>> Start

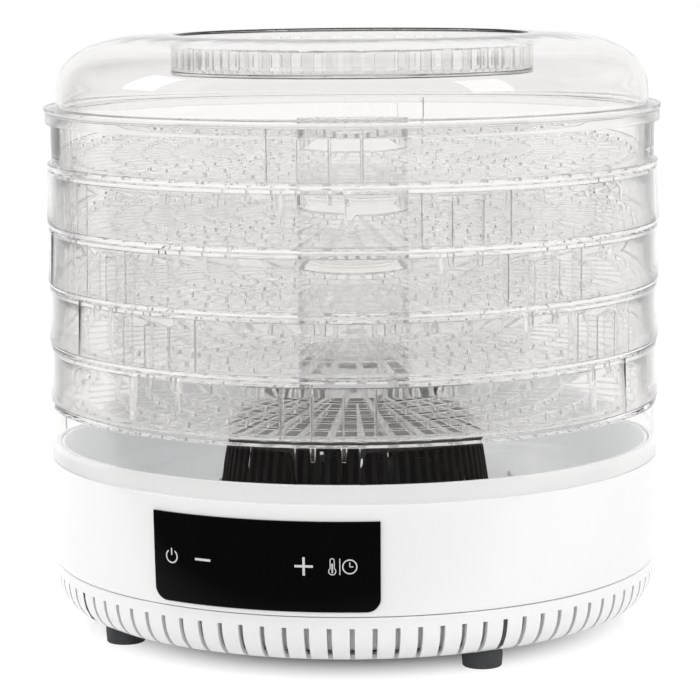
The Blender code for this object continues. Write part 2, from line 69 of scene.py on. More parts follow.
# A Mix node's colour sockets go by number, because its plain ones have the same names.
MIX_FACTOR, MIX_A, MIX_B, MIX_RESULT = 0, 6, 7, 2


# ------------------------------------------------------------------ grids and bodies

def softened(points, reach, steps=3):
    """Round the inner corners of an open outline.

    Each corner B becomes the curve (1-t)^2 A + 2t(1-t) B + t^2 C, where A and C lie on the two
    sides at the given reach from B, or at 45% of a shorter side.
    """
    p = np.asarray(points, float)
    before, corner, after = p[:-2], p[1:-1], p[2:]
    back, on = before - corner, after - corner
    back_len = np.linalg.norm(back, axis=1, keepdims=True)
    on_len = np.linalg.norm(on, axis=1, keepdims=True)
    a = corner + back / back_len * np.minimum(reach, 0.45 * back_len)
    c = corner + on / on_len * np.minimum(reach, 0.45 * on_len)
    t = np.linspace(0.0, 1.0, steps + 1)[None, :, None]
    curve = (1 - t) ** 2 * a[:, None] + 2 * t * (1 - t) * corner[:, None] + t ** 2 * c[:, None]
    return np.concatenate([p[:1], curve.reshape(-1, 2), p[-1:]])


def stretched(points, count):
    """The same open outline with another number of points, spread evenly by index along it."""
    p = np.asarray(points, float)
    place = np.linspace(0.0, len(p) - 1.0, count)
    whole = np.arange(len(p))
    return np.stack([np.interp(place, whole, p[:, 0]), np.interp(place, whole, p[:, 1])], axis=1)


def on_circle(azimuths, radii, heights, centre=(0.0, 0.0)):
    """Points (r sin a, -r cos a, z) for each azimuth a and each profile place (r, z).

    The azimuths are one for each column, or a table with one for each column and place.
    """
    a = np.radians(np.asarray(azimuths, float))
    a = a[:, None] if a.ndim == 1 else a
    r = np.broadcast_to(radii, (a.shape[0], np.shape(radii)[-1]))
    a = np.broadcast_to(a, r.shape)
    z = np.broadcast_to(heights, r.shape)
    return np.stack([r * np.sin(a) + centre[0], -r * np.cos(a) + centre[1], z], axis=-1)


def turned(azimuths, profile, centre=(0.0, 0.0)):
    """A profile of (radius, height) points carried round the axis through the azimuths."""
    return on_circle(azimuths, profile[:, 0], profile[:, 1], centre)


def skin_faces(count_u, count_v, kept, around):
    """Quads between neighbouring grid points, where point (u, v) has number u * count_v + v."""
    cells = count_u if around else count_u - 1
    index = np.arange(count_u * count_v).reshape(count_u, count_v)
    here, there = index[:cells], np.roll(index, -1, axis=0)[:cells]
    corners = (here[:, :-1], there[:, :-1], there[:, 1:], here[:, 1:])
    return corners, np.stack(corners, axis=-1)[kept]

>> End

• **Problem statement**
The lines from the top of the data above down to the line containing "return np.concatenate([p[:1], curve.reshape(-1, 2), p[-1:]])" are to be copied exactly; no other line should appear.

• **Task output**
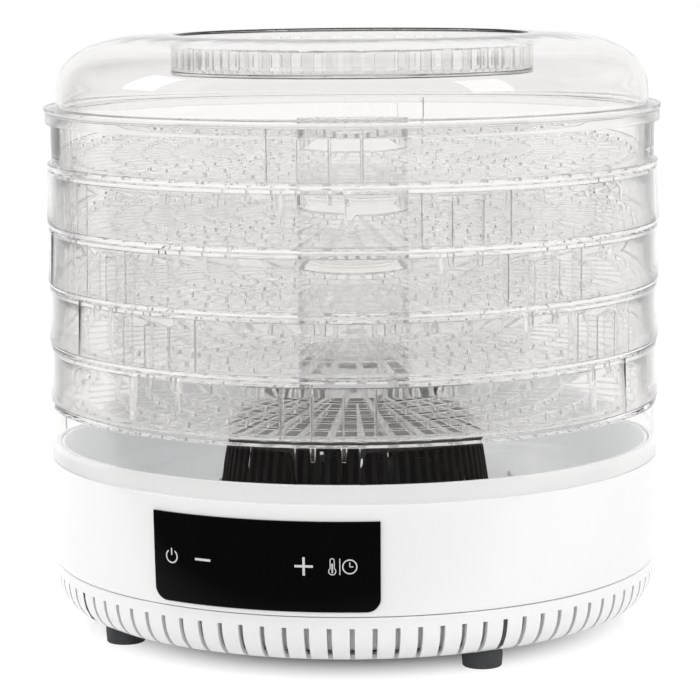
The Blender code for this object continues. Write part 2, from line 69 of scene.py on. More parts follow.
# A Mix node's colour sockets go by number, because its plain ones have the same names.
MIX_FACTOR, MIX_A, MIX_B, MIX_RESULT = 0, 6, 7, 2


# ------------------------------------------------------------------ grids and bodies

def softened(points, reach, steps=3):
    """Round the inner corners of an open outline.

    Each corner B becomes the curve (1-t)^2 A + 2t(1-t) B + t^2 C, where A and C lie on the two
    sides at the given reach from B, or at 45% of a shorter side.
    """
    p = np.asarray(points, float)
    before, corner, after = p[:-2], p[1:-1], p[2:]
    back, on = before - corner, after - corner
    back_len = np.linalg.norm(back, axis=1, keepdims=True)
    on_len = np.linalg.norm(on, axis=1, keepdims=True)
    a = corner + back / back_len * np.minimum(reach, 0.45 * back_len)
    c = corner + on / on_len * np.minimum(reach, 0.45 * on_len)
    t = np.linspace(0.0, 1.0, steps + 1)[None, :, None]
    curve = (1 - t) ** 2 * a[:, None] + 2 * t * (1 - t) * corner[:, None] + t ** 2 * c[:, None]
    return np.concatenate([p[:1], curve.reshape(-1, 2), p[-1:]])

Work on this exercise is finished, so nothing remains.